_THE TASK_
Give all of the lines again, with nothing added or dropped.

_RECORDED INFORMATION_
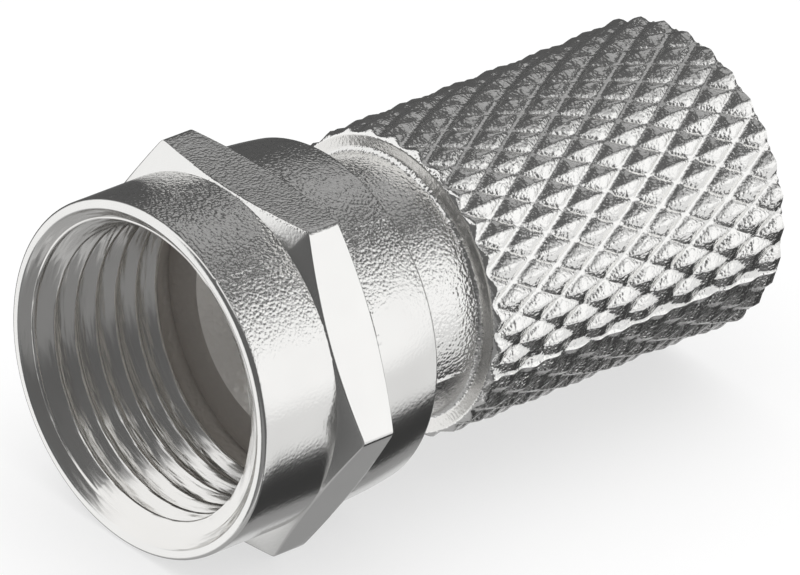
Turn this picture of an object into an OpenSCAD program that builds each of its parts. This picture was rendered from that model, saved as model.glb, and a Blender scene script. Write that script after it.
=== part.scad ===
// Twist-on coaxial plug: a hex coupling nut that turns freely on a knurled sleeve.
// The part lies on one flat of the nut. Its axis runs along X, from the nut's mouth to the cable end.
// Lengths along the axis are measured from the rim of the nut's mouth.

/* [Coupling nut] */
// Length of the nut along the axis
nut_length = 7.0; // [6.8:0.1:8]
// Width of the hexagon across its flats
across_flats = 11.0; // [10.95:0.05:12]
// Outside diameter of the round collar at the mouth
collar_d = 10.94; // [10.7:0.02:10.94]
// Distance from the rim to the front of the hexagon
hex_start = 2.85; // [2:0.05:3]
// Distance from the rim to the back of the hexagon
hex_end = 4.65; // [4.4:0.05:4.9]
// Slope of the hexagon's conical end faces, in degrees
hex_slope = 20; // [10:1:30]
// How far the domed rear of the nut falls below the collar
dome_drop = 0.17; // [0.1:0.01:0.2]
// Rounding of the rim's outer edge
rim_round = 0.1; // [0.05:0.01:0.2]
// Rounding of the nut's rear edge
rear_round = 0.15; // [0.05:0.01:0.15]

/* [Nut bore] */
// Diameter of the bore at the thread's root
thread_d = 9.6; // [9.5:0.05:9.7]
// Distance from the rim to the end of the threaded stretch
thread_end = 4.85; // [4:0.05:5.2]
// Diameter at the mouth of the countersink
mouth_d = 10.24; // [10:0.02:10.3]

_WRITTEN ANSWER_
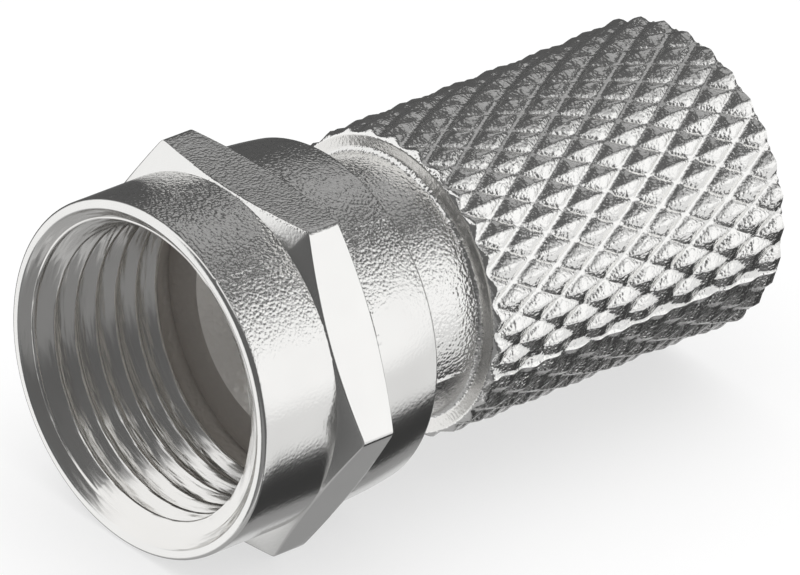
Turn this picture of an object into an OpenSCAD program that builds each of its parts. This picture was rendered from that model, saved as model.glb, and a Blender scene script. Write that script after it.
=== part.scad ===
// Twist-on coaxial plug: a hex coupling nut that turns freely on a knurled sleeve.
// The part lies on one flat of the nut. Its axis runs along X, from the nut's mouth to the cable end.
// Lengths along the axis are measured from the rim of the nut's mouth.

/* [Coupling nut] */
// Length of the nut along the axis
nut_length = 7.0; // [6.8:0.1:8]
// Width of the hexagon across its flats
across_flats = 11.0; // [10.95:0.05:12]
// Outside diameter of the round collar at the mouth
collar_d = 10.94; // [10.7:0.02:10.94]
// Distance from the rim to the front of the hexagon
hex_start = 2.85; // [2:0.05:3]
// Distance from the rim to the back of the hexagon
hex_end = 4.65; // [4.4:0.05:4.9]
// Slope of the hexagon's conical end faces, in degrees
hex_slope = 20; // [10:1:30]
// How far the domed rear of the nut falls below the collar
dome_drop = 0.17; // [0.1:0.01:0.2]
// Rounding of the rim's outer edge
rim_round = 0.1; // [0.05:0.01:0.2]
// Rounding of the nut's rear edge
rear_round = 0.15; // [0.05:0.01:0.15]

/* [Nut bore] */
// Diameter of the bore at the thread's root
thread_d = 9.6; // [9.5:0.05:9.7]
// Distance from the rim to the end of the threaded stretch
thread_end = 4.85; // [4:0.05:5.2]
// Diameter at the mouth of the countersink
mouth_d = 10.24; // [10:0.02:10.3]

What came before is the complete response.